--- start Data shown ---

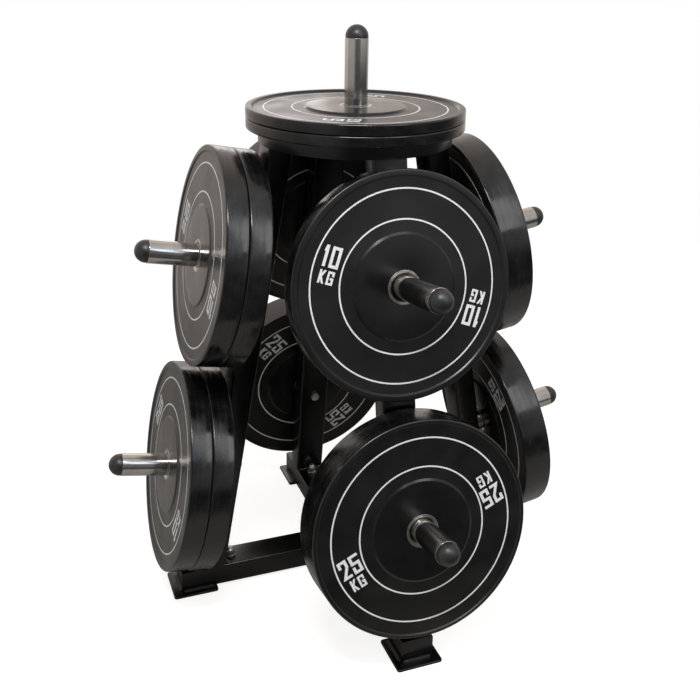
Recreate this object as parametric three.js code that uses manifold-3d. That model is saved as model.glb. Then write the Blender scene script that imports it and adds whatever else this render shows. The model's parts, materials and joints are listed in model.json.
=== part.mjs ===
// Plate tree: a free-standing rack of four leaning legs with nine pegs, loaded with twelve bumper plates.
// Lengths are in millimetres and +Z is up. The origin lies on the floor, under the middle of the rack.
// The front side faces -Y and the right side faces +X.
import * as THREE from 'three';
import { mergeVertices, toCreasedNormals } from 'three/addons/utils/BufferGeometryUtils.js';
import Module from 'manifold-3d';

// Bumper plates: one diameter for every weight, so the rack is laid out round it
const plateRadius = 225;
const fiveKiloThickness = 22;
const tenKiloThickness = 45;
const twentyKiloThickness = 65;
const twentyFiveKiloThickness = 83.5;
const rimRounding = 3.5;
const thinPlateLip = 12;
const thickPlateLip = 7;
const faceRecess = 2.2; // depth of the ring between the hub and the lip
const faceSlope = 2.2; // width of the slopes on both sides of that ring
const hubRadius = 103;
const insertLip = 4; // flat face of the steel insert round its mouth
const mouthTaper = 4.8;

// Room that the plates need
const plateOverBeam = 22; // from a beam up to the lowest plates
const plateBetween = 25; // between the upper and the lower plates of a leg
const plateUnderCap = 14.7; // from the upper plates up to the cap's rim
const plateAside = 10.6; // keeps the upper plates of two neighbouring legs apart

// How far each stack of plates stands out from its leg
const frontUpperStandOff = 0.3;
const frontLowerStandOff = 11;
const leftUpperStandOff = 15;
const leftLowerStandOff = 18;
const rightUpperStandOff = 11.4;
const rightLowerStandOff = 17.5;
const rearUpperStandOff = 7;
const rearLowerStandOff = 11;

// Pegs
const pegRadius = 24;
const pegLength = 205;
const topPegLength = 178;
const pegWall = 4;
const pegPlug = 12; // thickness of the plug in the root of a peg
const boreGap = 1.2; // round a peg, in a plate's bore
const domeInset = 0.8; // by which a dome is narrower than its peg
const domeCollar = 2.5; // straight part under the dome
const spigotLength = 18;

// Rectangular tube, from which the legs and the beams are cut
const tubeWidth = 70;
const tubeDepth = 50;
const tubeWall = 3;
const tubeInnerCorner = 1.5;

// Legs, base beams and foot plates
const leanDegrees = 10; // legs lean in by this much, and pegs rise outwards by as much
const beamToe = 50; // how far a beam runs out past its leg
const endPlate = 3; // welded over the open end of a beam
const footSide = 100;
const footThickness = 6;
const footToe = 20; // how far a foot plate runs out past its beam
const footCorner = 6;

// Top cap, a pan of sheet steel with its rim turned down over the legs
const capRim = 27;
const capSheet = 2;

// Fasteners
const boltRadius = 6;
const hexFlats = 19; // across the flats of a bolt head or a nut
const headHeight = 8;
const nutHeight = 10;
const washerRadius = 12;
const washerThickness = 2.5;
const boltTip = 8.5; // how far a base bolt stands out of its nut
const cupHeadRadius = 13;
const cupHeadFlat = 6.5; // radius of the cup head's flat crown
const cupHeadEdge = 1.5; // height of the cup head's straight rim
const cupHeadLift = 1.5; // keeps the cup heads off the floor
const baseBoltSetback = 18.5; // from a leg's inner face to the base bolt beside it

// Clearances
const seatGap = 0.3; // between faces that rest on or are welded to each other
const holeGap = 0.5; // round a bolt in its hole, and between the cap's rim and the legs
const overrun = 20; // how far a cutting shape runs past what it cuts

// How finely round shapes are divided
const plateSides = 22;
const capSides = 32;
const pegSides = 12;
const boltSides = 8;
const hexSides = 6;
const cornerSteps = 1;
const domeSteps = 3;

// Layout, from the plates inwards
const quarterTurn = Math.PI / 2;
const lean = THREE.MathUtils.degToRad(leanDegrees);
const beamTop = footThickness + seatGap + tubeDepth;
const plateRise = plateRadius * Math.cos(lean);
const lowerPegHeight = beamTop + plateOverBeam + plateRise;
const upperPegHeight = lowerPegHeight + (2 * plateRadius + plateBetween) * Math.cos(lean);
const capRimFoot = upperPegHeight + plateRise + plateUnderCap;
const capTop = capRimFoot + capRim;
const legSpread = plateRadius + plateAside + upperPegHeight * Math.tan(lean); // outer faces, at the floor
const levelDepth = tubeDepth / Math.cos(lean); // depth of a level cut through a leaning leg
const beamReach = legFace(beamTop) + beamToe;
const baseBoltReach = legFace(beamTop) - levelDepth - baseBoltSetback;
const boreRadius = pegRadius + boreGap;
const mouthRadius = boreRadius + mouthTaper;
const insertRadius = mouthRadius + insertLip;
const outerCorner = tubeInnerCorner + tubeWall;

// How far out a leg's outer face is at a height
function legFace(height) {
  return legSpread - height * Math.tan(lean);
}

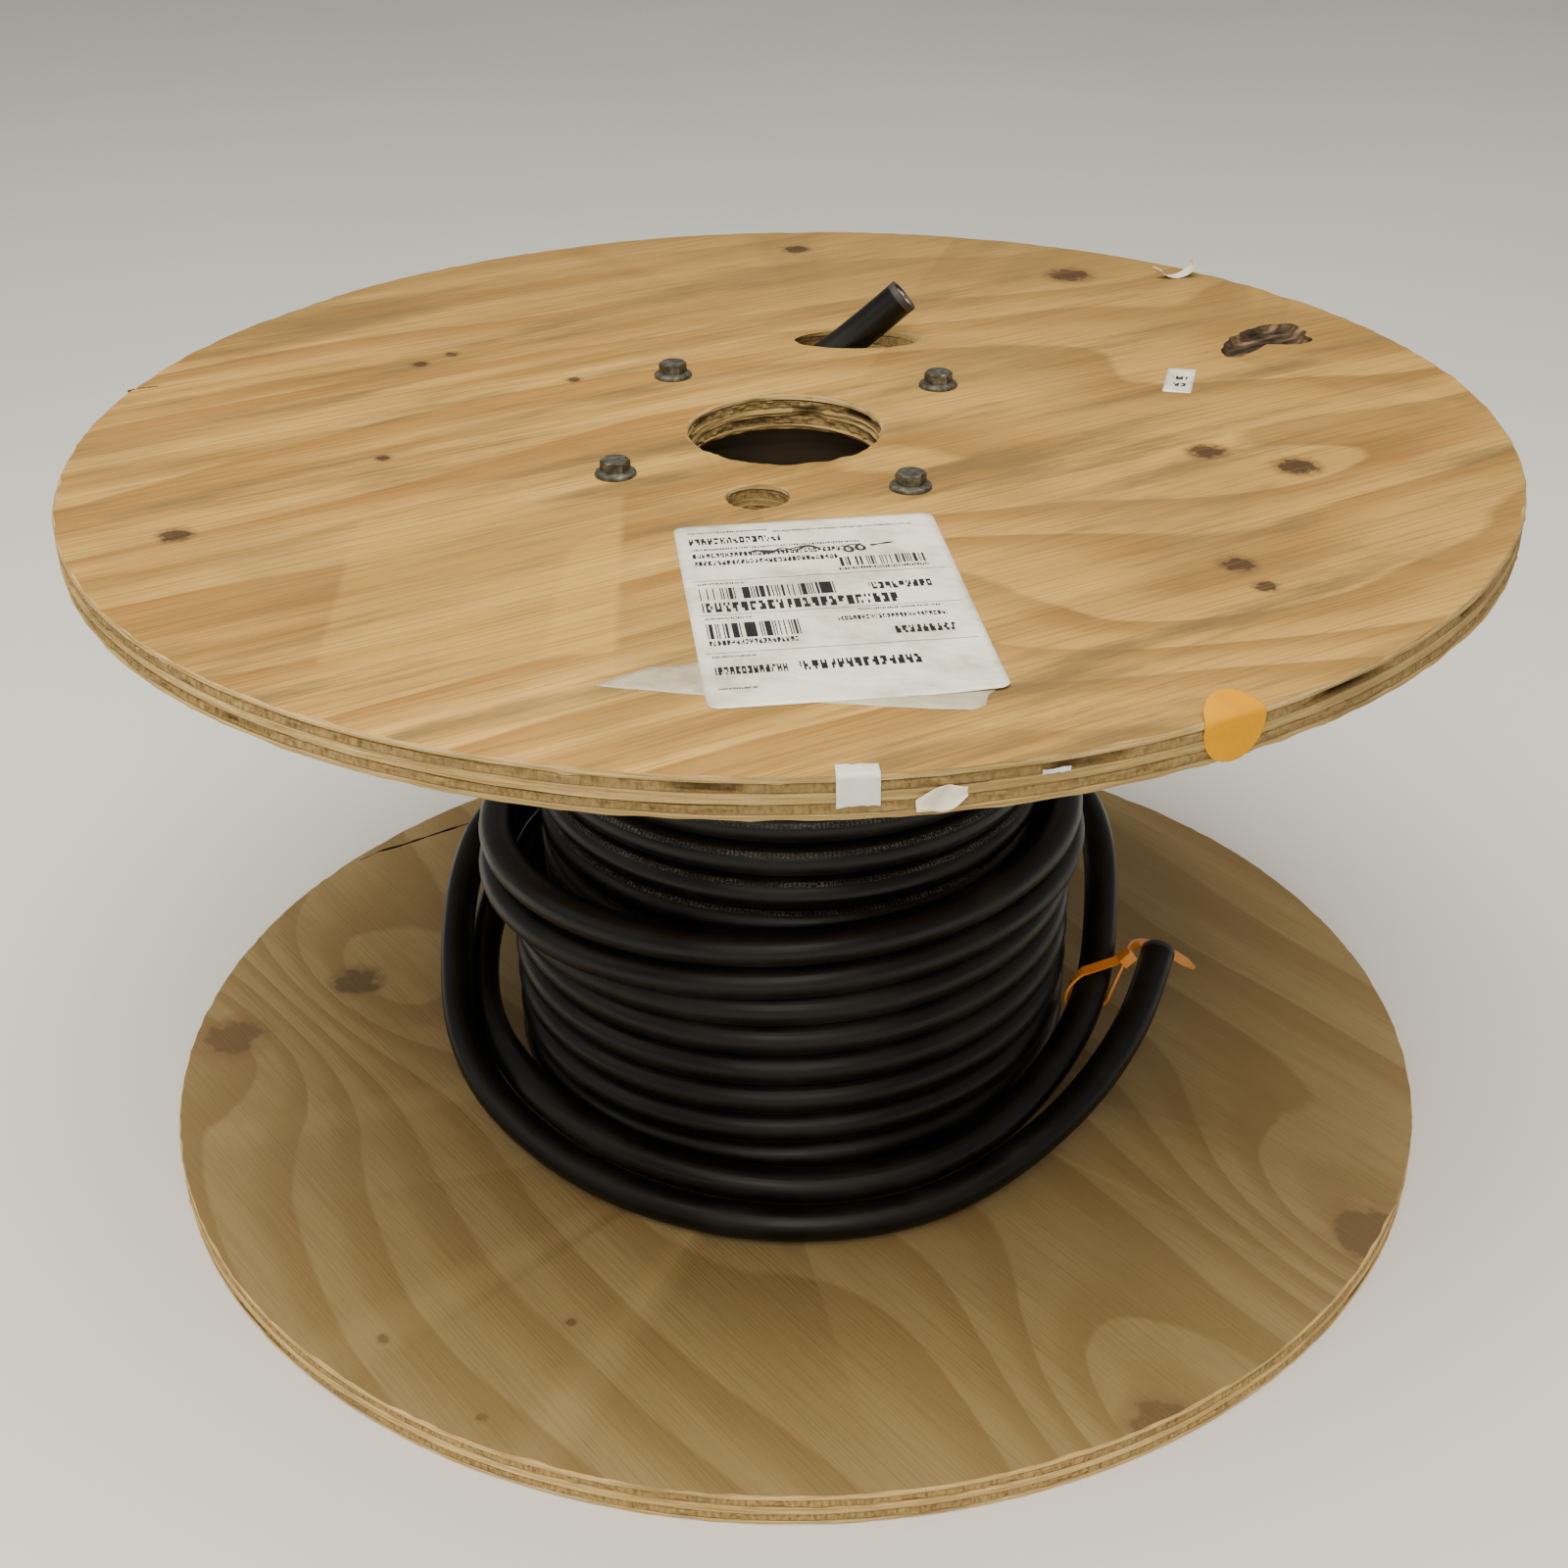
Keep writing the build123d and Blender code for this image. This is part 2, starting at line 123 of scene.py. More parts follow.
soft_light("overhead", (-0.10, -0.40, 2.3), (0, 0, 0.2), 2.0, 78, (1, 0.94, 0.79))
soft_light("front_fill", (-0.1, -2.4, 1.6), (0, 0, 0.1), 1.6, 30, (1, 0.94, 0.80))
soft_light("left_rim", (-2.1, -0.6, 1.3), (0, 0, 0.25), 1.4, 5, (1, 0.95, 0.82))
world = bpy.data.worlds.new("studio")
world.use_nodes = True
world.node_tree.nodes["Background"].inputs["Color"].default_value = (0.95, 0.93, 0.87, 1)
world.node_tree.nodes["Background"].inputs["Strength"].default_value = 0.34
bpy.context.scene.world = world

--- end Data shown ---

### Work to complete
Send back exactly the lines from the line with "Keep writing the" through the end of the records.

### Result of this exercise
Keep writing the build123d and Blender code for this image. This is part 2, starting at line 123 of scene.py. More parts follow.
soft_light("overhead", (-0.10, -0.40, 2.3), (0, 0, 0.2), 2.0, 78, (1, 0.94, 0.79))
soft_light("front_fill", (-0.1, -2.4, 1.6), (0, 0, 0.1), 1.6, 30, (1, 0.94, 0.80))
soft_light("left_rim", (-2.1, -0.6, 1.3), (0, 0, 0.25), 1.4, 5, (1, 0.95, 0.82))
world = bpy.data.worlds.new("studio")
world.use_nodes = True
world.node_tree.nodes["Background"].inputs["Color"].default_value = (0.95, 0.93, 0.87, 1)
world.node_tree.nodes["Background"].inputs["Strength"].default_value = 0.34
bpy.context.scene.world = world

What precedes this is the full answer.